Reproduce the listing below without any change.
======
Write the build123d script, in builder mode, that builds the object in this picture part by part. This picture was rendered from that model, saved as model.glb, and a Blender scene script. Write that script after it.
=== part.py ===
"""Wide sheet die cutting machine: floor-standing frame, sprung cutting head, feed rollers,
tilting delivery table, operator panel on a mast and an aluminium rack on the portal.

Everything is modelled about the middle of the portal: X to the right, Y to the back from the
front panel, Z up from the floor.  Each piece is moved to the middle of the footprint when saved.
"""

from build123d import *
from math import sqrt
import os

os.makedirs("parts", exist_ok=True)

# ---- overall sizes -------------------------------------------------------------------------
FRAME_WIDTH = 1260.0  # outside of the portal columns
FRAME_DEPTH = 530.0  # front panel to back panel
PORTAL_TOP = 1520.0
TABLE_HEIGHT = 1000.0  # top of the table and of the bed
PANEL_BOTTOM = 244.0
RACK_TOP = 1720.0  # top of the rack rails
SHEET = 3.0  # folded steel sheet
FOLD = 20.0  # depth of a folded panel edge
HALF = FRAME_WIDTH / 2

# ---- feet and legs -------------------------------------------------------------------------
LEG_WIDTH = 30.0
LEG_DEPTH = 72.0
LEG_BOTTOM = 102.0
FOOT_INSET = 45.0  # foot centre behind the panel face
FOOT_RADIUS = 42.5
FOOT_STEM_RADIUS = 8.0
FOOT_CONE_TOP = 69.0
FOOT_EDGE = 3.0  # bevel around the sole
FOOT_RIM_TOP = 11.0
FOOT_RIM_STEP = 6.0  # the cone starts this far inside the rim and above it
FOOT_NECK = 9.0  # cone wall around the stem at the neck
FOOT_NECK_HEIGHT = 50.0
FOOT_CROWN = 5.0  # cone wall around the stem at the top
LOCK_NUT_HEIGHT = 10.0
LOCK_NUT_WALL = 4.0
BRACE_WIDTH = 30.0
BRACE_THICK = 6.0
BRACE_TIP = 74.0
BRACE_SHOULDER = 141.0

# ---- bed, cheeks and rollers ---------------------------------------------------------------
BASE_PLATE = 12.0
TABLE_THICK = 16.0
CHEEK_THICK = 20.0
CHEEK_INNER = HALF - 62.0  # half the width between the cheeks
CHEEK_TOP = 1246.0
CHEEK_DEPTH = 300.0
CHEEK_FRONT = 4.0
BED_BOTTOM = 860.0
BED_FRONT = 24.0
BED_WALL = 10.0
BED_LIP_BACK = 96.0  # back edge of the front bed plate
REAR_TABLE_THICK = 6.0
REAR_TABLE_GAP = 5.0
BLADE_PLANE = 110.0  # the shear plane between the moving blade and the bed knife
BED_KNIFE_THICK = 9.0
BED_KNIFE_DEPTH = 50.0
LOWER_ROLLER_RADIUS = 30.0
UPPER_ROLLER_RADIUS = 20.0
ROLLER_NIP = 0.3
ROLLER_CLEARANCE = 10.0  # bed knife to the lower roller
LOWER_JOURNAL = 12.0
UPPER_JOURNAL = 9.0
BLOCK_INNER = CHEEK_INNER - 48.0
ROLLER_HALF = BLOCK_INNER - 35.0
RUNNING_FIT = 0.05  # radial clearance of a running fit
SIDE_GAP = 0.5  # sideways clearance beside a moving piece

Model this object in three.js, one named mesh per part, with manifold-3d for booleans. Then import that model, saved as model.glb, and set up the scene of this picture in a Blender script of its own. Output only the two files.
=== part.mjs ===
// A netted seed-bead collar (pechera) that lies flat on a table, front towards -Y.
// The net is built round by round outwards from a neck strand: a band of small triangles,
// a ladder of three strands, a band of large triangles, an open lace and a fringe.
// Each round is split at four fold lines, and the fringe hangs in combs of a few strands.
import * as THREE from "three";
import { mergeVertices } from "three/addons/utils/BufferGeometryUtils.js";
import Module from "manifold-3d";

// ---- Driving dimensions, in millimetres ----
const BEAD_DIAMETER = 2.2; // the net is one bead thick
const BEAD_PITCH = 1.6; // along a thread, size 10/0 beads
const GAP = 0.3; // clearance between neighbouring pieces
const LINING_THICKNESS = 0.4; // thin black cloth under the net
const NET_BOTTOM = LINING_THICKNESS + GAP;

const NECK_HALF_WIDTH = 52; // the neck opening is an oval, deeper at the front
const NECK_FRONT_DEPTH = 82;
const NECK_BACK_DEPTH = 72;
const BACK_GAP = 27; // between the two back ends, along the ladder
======
**Output of the exercise**.
Write the build123d script, in builder mode, that builds the object in this picture part by part. This picture was rendered from that model, saved as model.glb, and a Blender scene script. Write that script after it.
=== part.py ===
"""Wide sheet die cutting machine: floor-standing frame, sprung cutting head, feed rollers,
tilting delivery table, operator panel on a mast and an aluminium rack on the portal.

Everything is modelled about the middle of the portal: X to the right, Y to the back from the
front panel, Z up from the floor.  Each piece is moved to the middle of the footprint when saved.
"""

from build123d import *
from math import sqrt
import os

os.makedirs("parts", exist_ok=True)

# ---- overall sizes -------------------------------------------------------------------------
FRAME_WIDTH = 1260.0  # outside of the portal columns
FRAME_DEPTH = 530.0  # front panel to back panel
PORTAL_TOP = 1520.0
TABLE_HEIGHT = 1000.0  # top of the table and of the bed
PANEL_BOTTOM = 244.0
RACK_TOP = 1720.0  # top of the rack rails
SHEET = 3.0  # folded steel sheet
FOLD = 20.0  # depth of a folded panel edge
HALF = FRAME_WIDTH / 2

# ---- feet and legs -------------------------------------------------------------------------
LEG_WIDTH = 30.0
LEG_DEPTH = 72.0
LEG_BOTTOM = 102.0
FOOT_INSET = 45.0  # foot centre behind the panel face
FOOT_RADIUS = 42.5
FOOT_STEM_RADIUS = 8.0
FOOT_CONE_TOP = 69.0
FOOT_EDGE = 3.0  # bevel around the sole
FOOT_RIM_TOP = 11.0
FOOT_RIM_STEP = 6.0  # the cone starts this far inside the rim and above it
FOOT_NECK = 9.0  # cone wall around the stem at the neck
FOOT_NECK_HEIGHT = 50.0
FOOT_CROWN = 5.0  # cone wall around the stem at the top
LOCK_NUT_HEIGHT = 10.0
LOCK_NUT_WALL = 4.0
BRACE_WIDTH = 30.0
BRACE_THICK = 6.0
BRACE_TIP = 74.0
BRACE_SHOULDER = 141.0

# ---- bed, cheeks and rollers ---------------------------------------------------------------
BASE_PLATE = 12.0
TABLE_THICK = 16.0
CHEEK_THICK = 20.0
CHEEK_INNER = HALF - 62.0  # half the width between the cheeks
CHEEK_TOP = 1246.0
CHEEK_DEPTH = 300.0
CHEEK_FRONT = 4.0
BED_BOTTOM = 860.0
BED_FRONT = 24.0
BED_WALL = 10.0
BED_LIP_BACK = 96.0  # back edge of the front bed plate
REAR_TABLE_THICK = 6.0
REAR_TABLE_GAP = 5.0
BLADE_PLANE = 110.0  # the shear plane between the moving blade and the bed knife
BED_KNIFE_THICK = 9.0
BED_KNIFE_DEPTH = 50.0
LOWER_ROLLER_RADIUS = 30.0
UPPER_ROLLER_RADIUS = 20.0
ROLLER_NIP = 0.3
ROLLER_CLEARANCE = 10.0  # bed knife to the lower roller
LOWER_JOURNAL = 12.0
UPPER_JOURNAL = 9.0
BLOCK_INNER = CHEEK_INNER - 48.0
ROLLER_HALF = BLOCK_INNER - 35.0
RUNNING_FIT = 0.05  # radial clearance of a running fit
SIDE_GAP = 0.5  # sideways clearance beside a moving piece

Model this object in three.js, one named mesh per part, with manifold-3d for booleans. Then import that model, saved as model.glb, and set up the scene of this picture in a Blender script of its own. Output only the two files.
=== part.mjs ===
// A netted seed-bead collar (pechera) that lies flat on a table, front towards -Y.
// The net is built round by round outwards from a neck strand: a band of small triangles,
// a ladder of three strands, a band of large triangles, an open lace and a fringe.
// Each round is split at four fold lines, and the fringe hangs in combs of a few strands.
import * as THREE from "three";
import { mergeVertices } from "three/addons/utils/BufferGeometryUtils.js";
import Module from "manifold-3d";

// ---- Driving dimensions, in millimetres ----
const BEAD_DIAMETER = 2.2; // the net is one bead thick
const BEAD_PITCH = 1.6; // along a thread, size 10/0 beads
const GAP = 0.3; // clearance between neighbouring pieces
const LINING_THICKNESS = 0.4; // thin black cloth under the net
const NET_BOTTOM = LINING_THICKNESS + GAP;

const NECK_HALF_WIDTH = 52; // the neck opening is an oval, deeper at the front
const NECK_FRONT_DEPTH = 82;
const NECK_BACK_DEPTH = 72;
const BACK_GAP = 27; // between the two back ends, along the ladder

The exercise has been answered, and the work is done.